L'arrêt du 14 septembre 2017 de la Cour de cassation pose la question de l'interaction entre l'article 1386bis du Code civil [1] et l'article 62, alinéa 1er, de la loi du 4 avril 2014 relative aux assurances [2] (ancien art. 8 de la loi du 25 juin 1992 relative au contrat d'assurance terrestre).

Une personne frappe à coups de couteaux quatre personnes. Deux éléments sont requis pour que l'assureur puisse refuser sa garantie sur base de l'article 62: contrôle de ses actes par l'auteur au moment des faits [3] et volonté de causer un dommage.

En effet, par son arrêt du 24 avril 2009, la Cour de cassation a adopté une définition restrictive du fait intentionnel visé par l'article 62: « un sinistre a été causé intentionnellement au sens de l'article 8, alinéa 1er, de la loi du 25 juin 1992 sur le contrat d'assurance terrestre, lorsque l'assuré a agi sciemment et a volontairement causé un dommage. Pour l'application de cette disposition, il n'est pas requis que l'assuré ait eu l'intention de causer le dommage tel qu'il s'est produit » [4].

Il y a donc fait intentionnel lorsque l'assuré a agi sciemment et a eu l'intention de causer un dommage (mais pas nécessairement le dommage tel qu'il s'est produit). Par son arrêt du 23 février 2017, la Cour de cassation rappelle que le dommage voulu doit être couvert par le contrat [5].

C'est logiquement à l'assureur qui invoque le fait intentionnel pour refuser sa couverture de démontrer que le sinistre a été causé intentionnellement.

Toutefois dans le cas d'espèce, cette preuve ne devait être rapportée que lors d'une seconde phase. La charge de preuve reposait dans une première phase sur les victimes dans la mesure où elles invoquaient l'article 1386bis du Code civil. Il leur appartenait dès lors, en application de l'article 1315, alinéa 1er, du Code civil, de démontrer que la personne ayant causé le dommage était, au moment des faits, dans un état de trouble mental grave ou de démence qui la rendait inapte au contrôle de ses actes.

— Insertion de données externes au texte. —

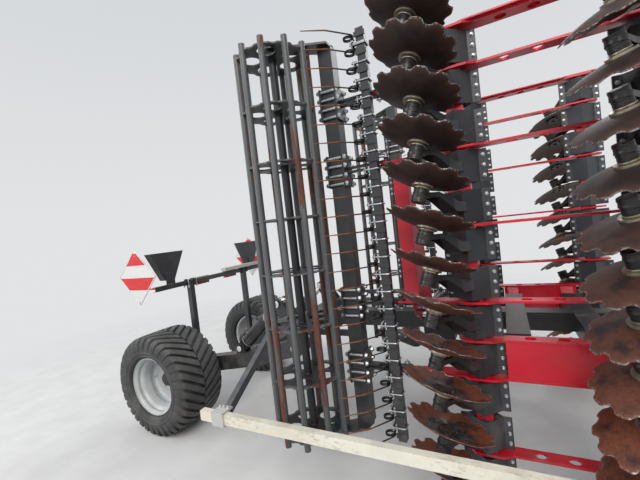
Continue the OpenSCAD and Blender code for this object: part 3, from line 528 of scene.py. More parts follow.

La Cour de cassation rejette dès lors le pourvoi des victimes basé sur l'argument selon lequel, en raison de l'incertitude qui subsistait sur le fait que l'auteur des faits contrôlait ou non ses actes, la charge de la preuve reposait sur l'assureur et qu'il appartenait à celui-ci de démontrer que son assuré contrôlait ses actes, première étape dans la démonstration d'un sinistre causé intentionnellement.

[1] Selon l'art. 1386bis du Code civil, « lorsqu'une personne atteinte d'un trouble mental qui abolit ou altère gravement sa capacité de discernement ou de contrôle de ses actes, cause un dommage à autrui, le juge peut la condamner à tout ou partie de la réparation à laquelle elle serait astreinte si elle avait le contrôle de ses actes. Le juge statue selon l'équité, tenant compte des circonstances et de la situation des parties ».
[2] En application de l'art. 62, al. 1er, de la loi du 4 avril 2014, nonobstant toute convention contraire, « l'assureur ne peut être tenu de fournir sa garantie à l'égard de quiconque a causé intentionnellement le sinistre ».
[3] Cass., 12 février 2008, R.D.C., p. 773.
[4] Cass., 24 avril 2009, note H. Cousy, « Opzettelijke veroorzaking van het schadegeval: orde op zaken? », R.D.C., 2010, p. 56. Le professeur Dubuisson fait observer que « les termes 'volontairement et sciemment' sont chargés de sens. Ils doivent être distingués (...) de 'libre et consciemment'. (...) On ne saurait imputer une faute civile à une personne si celle-ci ne dispose pas de la capacité de discernement. (...) Ces termes doivent s'entendre au sens premier, ils supposent une réflexion et une délibération » (B. Dubuisson, « La faute intentionnelle en droit des assurances. L'éclairage du droit pénal », R.G.A.R., 2010, n° 10); Cass., 26 octobre 2011, n° F-2011026-4 (P.11.0561.F).
[5] Cass., 23 février 2017, n° F-20170223-7 (C.15.0243.F).